Samer Soliman’s “Autumn of Dictatorship”

Aug 07

Over the past ten days, I read the highly informative work of the late Samer Soliman, “Autumn of Dictatorship.”  The book provides a detailed analysis of the political economy of the Mubarak regime and its various crises as it attempted to deal with the systematic decline of rents available to the Egyptian state. During that time, I tweeted various crucial points from the book. I thought it would be useful to put them all together in one blog post.

Just purchased my first e-book — Samer Soliman’s “Autumn of Dictatorship: Fiscal Crisis and Political Change Under Mubarak (http://www.sup.org/book.cgi?id=16317). Reading the introduction makes clear the massive challenges ahead of Egypt if we Egyptians are really serious about having a modern state. By the time of #Jan25, the fiscal infrastructure of the state had completely atrophied. That much seems pretty obvious. What I did not know was that even in the 1960s the Egyptian state had been virtually completely dependent on foreign aid to generate growth, Egypt being the number one recipient of Soviet aid during that period. After we switched sides in the Cold War, of course, we became the number 2 recipient of US foreign aid. We have received $20 billion of foreign assistance since Mubarak’s resignation. Despite this massive amount of foreign aid, or perhaps because of it, Egypt has been unable for the last sixty years to generate sufficient economic surplus to finance its own domestic development. This is the most basic question facing Egyptians, and unless it is solved, I mean, chronic under-development, we will never overcome the police state.

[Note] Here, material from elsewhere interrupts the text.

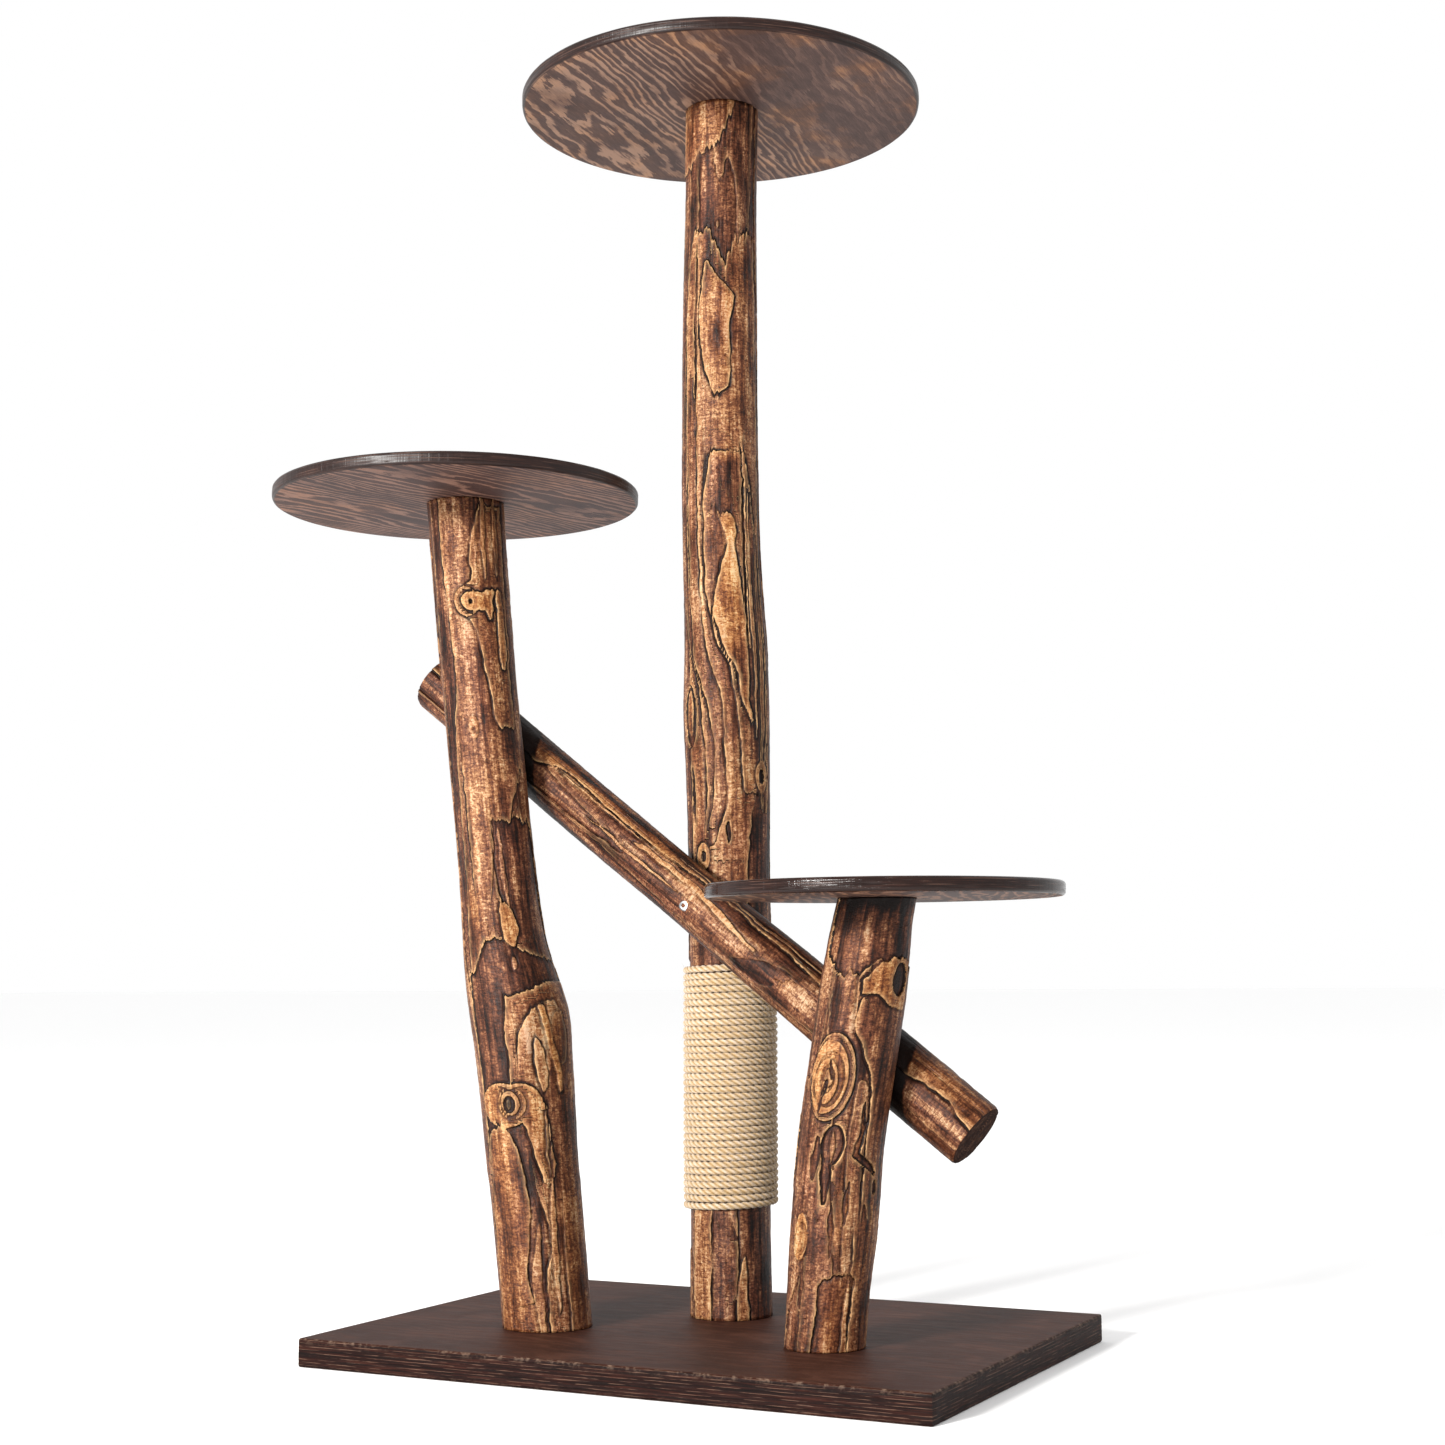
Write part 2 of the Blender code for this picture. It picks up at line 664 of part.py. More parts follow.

Samer Soliman — “By the end of [the 80s], the Egyptian regime had become an international mendicant, so desperate was its funding from any source. . . . When the Egyptian government stopped paying its debts, it was palpably evident that Egypt was on the verge of bankruptcy again. A July 17, 1990 Reuters report quoted an Egyptian economic expert as saying ‘For twenty years we’ve been saying that Egypt is on the verge of bankruptcy, but some miracle would always intervene to save the economy. This time I see no way out of the crisis.’ But, . . . heaven stepped in again. Within less than two weeks after he issued the prognosis, Iraqi tanks rumbled into Kuwait. Soon, Washington began to assemble an international coalition to free Kuwait. The war effort would depend heavily on the two most important regional powers — Egypt and Syria — and Washington would have to pay generously for their cooperation. The miracle was at hand.” I suggest that the military views liquidating the MB for the benefit of the Gulf countries as analogous to the financial miracle that presented itself to Mubarak in 1990 when Iraq invaded Kuwait.

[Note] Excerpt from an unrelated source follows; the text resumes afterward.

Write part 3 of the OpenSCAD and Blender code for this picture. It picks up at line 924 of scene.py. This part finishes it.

Another irony Samer Soliman uncovers: it was precisely at those moments when the Egyptian state was implementing fiscal reforms that it received windfall rents — whether in the form of increase oil prices or foreign aid — that allowed it to increase public spending well-above targeted levels, thus undermining the very polices of fiscal reform the regime was supposedly pursuing.

Samer Soliman argues — and this seems very plausible to me — that it is not the poor in Egypt who have resisted subsidy reform, for they are too disorganized to put up much resistance; rather, it is civil servants and prospective civil servants in the form of university students that do. Indeed, the landmark bread riots of 1977 were spearheaded according to him by those two groups, and not the poor who were the most dependent on bread subsidies.

The Mubarak regime managed to decrease overall subsidy spending by ensuring that civil servants were protected from rising prices by increasing their salaries. Thus, the share of the budget that went to paying government salaries increased from 17% in 1982-83 to 23.4% in 2000-2001. Over roughly the same period, spending on the police, particularly, the Central Security Force (al-amn al-markazy) increased from 3.5% of GDP to 4.5% of GDP in nominal terms. This increase does not take into account the fact that the vast majority of the CSF’s personnel are themselves draftees, and effectively provide free labor to the state. So, there was the combination of the carrot and the stick: increased salaries for government bureaucrats, and a more powerful stick for those who would otherwise dissent.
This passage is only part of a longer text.